Repeat exactly, and only, the lines from the one that contains "Reconstruct the object" through the one that contains "return self.value", both ends included.
--- start Task material ---
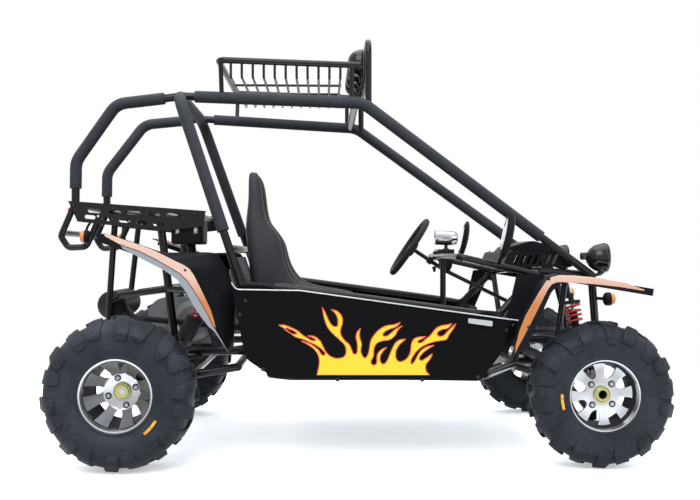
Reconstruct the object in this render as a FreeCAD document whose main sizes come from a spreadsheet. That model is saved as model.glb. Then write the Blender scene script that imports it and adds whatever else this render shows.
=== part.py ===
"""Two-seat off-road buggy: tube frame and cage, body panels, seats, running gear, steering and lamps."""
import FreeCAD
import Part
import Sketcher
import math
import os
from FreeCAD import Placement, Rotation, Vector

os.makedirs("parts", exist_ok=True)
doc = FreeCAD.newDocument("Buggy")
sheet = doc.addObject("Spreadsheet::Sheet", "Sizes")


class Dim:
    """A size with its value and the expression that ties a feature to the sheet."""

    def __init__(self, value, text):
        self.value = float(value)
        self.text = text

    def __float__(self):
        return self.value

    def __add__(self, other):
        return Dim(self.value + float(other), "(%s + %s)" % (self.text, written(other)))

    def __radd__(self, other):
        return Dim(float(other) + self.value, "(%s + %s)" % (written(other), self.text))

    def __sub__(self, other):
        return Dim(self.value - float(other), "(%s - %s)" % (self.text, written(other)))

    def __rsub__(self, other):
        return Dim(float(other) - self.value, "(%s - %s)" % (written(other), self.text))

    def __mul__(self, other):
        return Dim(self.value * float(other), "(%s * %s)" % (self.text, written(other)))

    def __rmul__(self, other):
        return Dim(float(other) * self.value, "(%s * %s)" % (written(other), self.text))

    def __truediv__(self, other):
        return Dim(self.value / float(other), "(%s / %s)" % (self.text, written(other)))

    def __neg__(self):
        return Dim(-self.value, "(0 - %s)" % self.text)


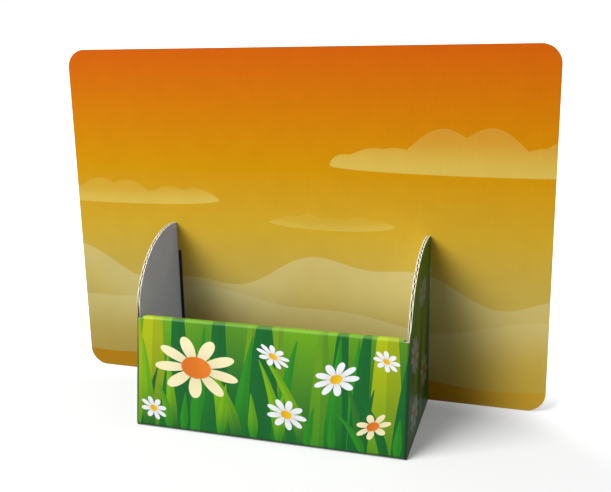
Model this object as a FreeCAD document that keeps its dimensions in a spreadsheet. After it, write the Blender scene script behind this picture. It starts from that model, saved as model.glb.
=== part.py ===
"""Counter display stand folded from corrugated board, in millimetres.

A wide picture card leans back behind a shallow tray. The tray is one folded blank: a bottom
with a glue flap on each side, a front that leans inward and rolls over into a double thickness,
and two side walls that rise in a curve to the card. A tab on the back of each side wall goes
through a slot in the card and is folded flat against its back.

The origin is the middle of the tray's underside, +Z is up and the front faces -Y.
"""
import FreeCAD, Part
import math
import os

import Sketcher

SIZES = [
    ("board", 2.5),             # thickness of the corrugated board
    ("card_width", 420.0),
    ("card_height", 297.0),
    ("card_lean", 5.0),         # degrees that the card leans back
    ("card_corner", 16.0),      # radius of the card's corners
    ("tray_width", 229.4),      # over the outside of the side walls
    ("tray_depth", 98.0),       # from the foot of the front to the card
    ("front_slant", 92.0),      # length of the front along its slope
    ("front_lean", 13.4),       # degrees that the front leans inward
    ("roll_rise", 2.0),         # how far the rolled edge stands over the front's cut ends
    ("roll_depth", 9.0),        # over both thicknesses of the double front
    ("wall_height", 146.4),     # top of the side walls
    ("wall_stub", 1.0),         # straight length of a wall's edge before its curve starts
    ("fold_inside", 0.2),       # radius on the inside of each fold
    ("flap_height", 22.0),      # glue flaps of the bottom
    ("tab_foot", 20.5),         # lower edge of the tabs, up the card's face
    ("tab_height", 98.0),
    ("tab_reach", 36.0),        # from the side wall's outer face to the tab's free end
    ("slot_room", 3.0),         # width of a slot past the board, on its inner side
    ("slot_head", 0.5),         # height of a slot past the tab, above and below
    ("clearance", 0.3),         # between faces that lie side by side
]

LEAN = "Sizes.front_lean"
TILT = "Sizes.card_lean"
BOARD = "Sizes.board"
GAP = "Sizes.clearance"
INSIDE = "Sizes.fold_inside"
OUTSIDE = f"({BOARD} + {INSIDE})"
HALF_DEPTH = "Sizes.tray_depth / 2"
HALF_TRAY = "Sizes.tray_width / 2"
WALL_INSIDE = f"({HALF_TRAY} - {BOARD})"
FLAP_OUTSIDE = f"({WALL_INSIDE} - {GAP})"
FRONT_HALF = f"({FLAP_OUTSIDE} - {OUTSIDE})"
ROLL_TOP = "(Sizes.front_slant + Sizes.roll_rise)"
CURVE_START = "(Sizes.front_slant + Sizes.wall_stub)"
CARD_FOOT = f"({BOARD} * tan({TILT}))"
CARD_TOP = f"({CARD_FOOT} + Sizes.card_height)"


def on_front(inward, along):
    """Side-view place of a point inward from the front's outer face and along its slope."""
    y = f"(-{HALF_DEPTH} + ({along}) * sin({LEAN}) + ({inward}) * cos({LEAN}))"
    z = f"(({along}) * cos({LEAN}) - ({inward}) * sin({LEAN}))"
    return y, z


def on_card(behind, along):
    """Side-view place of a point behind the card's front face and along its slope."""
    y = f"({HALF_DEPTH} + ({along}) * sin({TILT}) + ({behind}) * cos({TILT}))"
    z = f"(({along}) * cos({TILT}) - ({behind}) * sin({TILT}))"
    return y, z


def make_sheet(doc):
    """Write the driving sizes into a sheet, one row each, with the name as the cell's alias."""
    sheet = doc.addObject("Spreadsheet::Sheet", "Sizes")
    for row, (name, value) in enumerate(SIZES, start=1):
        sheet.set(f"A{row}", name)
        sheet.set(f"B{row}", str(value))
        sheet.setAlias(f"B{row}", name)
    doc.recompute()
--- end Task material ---
--- start Task material ---
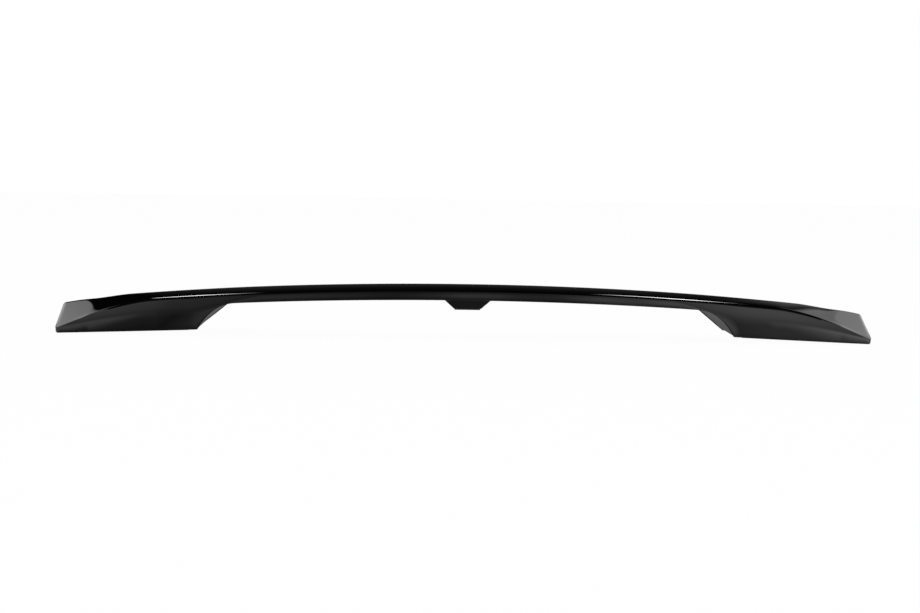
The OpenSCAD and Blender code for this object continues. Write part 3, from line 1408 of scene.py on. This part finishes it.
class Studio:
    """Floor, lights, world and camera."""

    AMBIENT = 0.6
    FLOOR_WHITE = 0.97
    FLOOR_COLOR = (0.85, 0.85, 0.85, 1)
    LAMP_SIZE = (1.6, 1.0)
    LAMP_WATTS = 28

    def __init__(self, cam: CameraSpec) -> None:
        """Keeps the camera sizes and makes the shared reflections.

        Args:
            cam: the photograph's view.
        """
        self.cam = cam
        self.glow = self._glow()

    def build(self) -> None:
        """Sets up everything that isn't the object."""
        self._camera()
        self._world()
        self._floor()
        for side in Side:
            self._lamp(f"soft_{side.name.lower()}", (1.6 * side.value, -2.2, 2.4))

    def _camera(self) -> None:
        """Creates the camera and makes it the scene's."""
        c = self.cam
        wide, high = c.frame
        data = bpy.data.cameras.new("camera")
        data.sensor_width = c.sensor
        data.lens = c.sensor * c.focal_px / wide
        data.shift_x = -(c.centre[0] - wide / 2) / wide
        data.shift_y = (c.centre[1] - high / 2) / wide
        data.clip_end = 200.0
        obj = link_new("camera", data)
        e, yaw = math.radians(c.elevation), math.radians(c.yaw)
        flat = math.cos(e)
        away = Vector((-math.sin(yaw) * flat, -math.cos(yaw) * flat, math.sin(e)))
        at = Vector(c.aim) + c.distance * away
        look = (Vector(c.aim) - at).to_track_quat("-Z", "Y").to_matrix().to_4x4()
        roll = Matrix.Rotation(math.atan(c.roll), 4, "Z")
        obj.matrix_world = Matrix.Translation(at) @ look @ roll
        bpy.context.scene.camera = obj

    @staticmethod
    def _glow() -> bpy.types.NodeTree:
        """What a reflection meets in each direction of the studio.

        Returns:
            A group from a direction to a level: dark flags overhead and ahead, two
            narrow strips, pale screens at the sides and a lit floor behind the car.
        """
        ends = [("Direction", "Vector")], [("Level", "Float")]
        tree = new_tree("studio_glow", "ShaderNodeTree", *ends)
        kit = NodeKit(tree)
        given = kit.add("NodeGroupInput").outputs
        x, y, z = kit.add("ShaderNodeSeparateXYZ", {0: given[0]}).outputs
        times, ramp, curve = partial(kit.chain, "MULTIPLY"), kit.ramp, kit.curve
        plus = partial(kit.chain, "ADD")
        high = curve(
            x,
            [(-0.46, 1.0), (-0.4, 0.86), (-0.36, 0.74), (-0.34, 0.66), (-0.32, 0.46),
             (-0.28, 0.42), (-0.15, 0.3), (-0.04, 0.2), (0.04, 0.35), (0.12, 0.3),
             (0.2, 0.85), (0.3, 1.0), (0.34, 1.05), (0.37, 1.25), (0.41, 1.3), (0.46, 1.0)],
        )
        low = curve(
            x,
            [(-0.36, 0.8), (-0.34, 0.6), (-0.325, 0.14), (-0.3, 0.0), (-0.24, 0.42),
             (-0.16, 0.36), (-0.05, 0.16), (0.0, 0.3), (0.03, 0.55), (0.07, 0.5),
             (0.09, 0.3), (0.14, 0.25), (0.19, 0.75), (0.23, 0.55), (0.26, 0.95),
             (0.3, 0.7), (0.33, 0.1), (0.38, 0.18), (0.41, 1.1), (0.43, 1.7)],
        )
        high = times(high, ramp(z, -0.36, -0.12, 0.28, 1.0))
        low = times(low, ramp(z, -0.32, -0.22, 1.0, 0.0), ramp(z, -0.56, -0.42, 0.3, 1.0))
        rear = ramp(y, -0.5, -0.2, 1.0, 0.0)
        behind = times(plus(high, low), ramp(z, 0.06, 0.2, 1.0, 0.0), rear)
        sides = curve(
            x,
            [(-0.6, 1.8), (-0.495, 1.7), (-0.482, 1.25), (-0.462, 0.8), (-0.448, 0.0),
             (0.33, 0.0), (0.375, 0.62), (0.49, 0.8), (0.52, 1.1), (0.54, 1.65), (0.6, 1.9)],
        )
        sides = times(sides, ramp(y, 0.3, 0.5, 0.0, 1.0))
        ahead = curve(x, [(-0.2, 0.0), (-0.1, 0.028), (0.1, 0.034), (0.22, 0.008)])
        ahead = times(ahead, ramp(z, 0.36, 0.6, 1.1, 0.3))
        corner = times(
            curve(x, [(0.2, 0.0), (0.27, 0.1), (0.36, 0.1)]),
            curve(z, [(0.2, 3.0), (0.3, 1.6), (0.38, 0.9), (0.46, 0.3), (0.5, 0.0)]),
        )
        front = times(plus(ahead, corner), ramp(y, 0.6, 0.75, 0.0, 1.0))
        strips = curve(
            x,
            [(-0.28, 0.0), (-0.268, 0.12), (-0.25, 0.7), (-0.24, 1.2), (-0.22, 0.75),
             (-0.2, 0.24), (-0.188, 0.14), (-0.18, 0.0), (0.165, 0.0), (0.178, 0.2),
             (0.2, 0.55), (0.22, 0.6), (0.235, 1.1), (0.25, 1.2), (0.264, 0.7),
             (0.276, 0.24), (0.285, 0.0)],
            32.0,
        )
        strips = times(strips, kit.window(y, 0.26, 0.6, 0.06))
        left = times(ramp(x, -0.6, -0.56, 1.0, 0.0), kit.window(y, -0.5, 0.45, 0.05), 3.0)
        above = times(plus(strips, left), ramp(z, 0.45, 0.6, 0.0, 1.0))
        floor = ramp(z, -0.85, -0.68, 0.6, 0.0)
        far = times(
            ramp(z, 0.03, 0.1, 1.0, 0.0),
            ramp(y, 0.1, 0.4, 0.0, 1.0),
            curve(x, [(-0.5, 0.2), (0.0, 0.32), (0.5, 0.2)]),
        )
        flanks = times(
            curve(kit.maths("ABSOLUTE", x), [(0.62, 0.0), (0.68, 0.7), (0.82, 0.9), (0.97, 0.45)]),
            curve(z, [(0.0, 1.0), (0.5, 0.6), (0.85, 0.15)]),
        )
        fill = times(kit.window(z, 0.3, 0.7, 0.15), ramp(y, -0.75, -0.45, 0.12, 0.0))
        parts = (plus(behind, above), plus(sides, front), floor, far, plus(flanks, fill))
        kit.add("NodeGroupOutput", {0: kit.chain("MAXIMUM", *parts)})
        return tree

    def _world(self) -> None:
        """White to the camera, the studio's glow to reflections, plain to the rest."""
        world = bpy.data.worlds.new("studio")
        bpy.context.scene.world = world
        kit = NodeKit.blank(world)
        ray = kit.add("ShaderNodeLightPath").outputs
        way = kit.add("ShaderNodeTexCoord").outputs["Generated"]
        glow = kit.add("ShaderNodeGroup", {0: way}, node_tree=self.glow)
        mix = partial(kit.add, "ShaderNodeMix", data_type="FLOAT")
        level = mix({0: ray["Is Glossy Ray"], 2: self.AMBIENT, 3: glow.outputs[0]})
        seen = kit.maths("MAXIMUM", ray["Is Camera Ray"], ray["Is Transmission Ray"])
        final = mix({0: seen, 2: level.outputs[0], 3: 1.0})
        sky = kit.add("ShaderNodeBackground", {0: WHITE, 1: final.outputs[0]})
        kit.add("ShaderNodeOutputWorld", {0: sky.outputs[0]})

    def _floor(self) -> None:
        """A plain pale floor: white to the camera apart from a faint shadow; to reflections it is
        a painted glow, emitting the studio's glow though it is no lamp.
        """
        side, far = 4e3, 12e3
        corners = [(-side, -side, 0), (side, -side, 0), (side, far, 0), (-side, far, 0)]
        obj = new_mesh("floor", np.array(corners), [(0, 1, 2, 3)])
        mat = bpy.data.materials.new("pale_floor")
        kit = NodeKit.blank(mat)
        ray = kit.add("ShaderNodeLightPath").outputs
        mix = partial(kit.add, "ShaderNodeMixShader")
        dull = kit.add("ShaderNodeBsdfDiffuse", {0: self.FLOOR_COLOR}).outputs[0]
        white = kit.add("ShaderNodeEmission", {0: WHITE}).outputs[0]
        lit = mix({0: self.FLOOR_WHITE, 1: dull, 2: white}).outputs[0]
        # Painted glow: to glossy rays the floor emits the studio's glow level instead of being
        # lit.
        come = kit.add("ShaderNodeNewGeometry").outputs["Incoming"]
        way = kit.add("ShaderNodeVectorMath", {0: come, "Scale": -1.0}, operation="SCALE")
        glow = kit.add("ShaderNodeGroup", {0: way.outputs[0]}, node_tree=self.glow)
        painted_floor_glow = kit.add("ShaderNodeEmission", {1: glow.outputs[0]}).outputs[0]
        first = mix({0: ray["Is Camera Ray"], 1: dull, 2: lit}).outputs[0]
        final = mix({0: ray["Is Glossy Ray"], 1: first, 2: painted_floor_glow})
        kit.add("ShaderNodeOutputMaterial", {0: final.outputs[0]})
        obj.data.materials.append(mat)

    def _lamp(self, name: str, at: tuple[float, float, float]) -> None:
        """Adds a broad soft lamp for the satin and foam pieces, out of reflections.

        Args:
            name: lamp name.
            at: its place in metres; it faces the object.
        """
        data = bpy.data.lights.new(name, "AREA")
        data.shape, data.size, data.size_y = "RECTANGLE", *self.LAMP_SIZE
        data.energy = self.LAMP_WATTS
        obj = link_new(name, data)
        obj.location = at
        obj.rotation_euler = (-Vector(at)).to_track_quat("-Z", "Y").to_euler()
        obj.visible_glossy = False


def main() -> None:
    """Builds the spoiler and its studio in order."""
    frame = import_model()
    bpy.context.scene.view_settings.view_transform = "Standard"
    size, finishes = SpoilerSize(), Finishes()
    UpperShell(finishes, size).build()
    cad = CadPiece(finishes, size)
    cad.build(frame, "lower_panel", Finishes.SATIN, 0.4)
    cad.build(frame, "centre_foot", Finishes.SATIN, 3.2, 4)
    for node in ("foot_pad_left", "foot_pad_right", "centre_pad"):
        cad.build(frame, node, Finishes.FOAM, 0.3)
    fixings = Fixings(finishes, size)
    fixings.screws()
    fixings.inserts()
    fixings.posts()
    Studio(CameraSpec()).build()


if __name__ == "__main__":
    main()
--- end Task material ---
**Reply:**
Reconstruct the object in this render as a FreeCAD document whose main sizes come from a spreadsheet. That model is saved as model.glb. Then write the Blender scene script that imports it and adds whatever else this render shows.
=== part.py ===
"""Two-seat off-road buggy: tube frame and cage, body panels, seats, running gear, steering and lamps."""
import FreeCAD
import Part
import Sketcher
import math
import os
from FreeCAD import Placement, Rotation, Vector

os.makedirs("parts", exist_ok=True)
doc = FreeCAD.newDocument("Buggy")
sheet = doc.addObject("Spreadsheet::Sheet", "Sizes")


class Dim:
    """A size with its value and the expression that ties a feature to the sheet."""

    def __init__(self, value, text):
        self.value = float(value)
        self.text = text

    def __float__(self):
        return self.value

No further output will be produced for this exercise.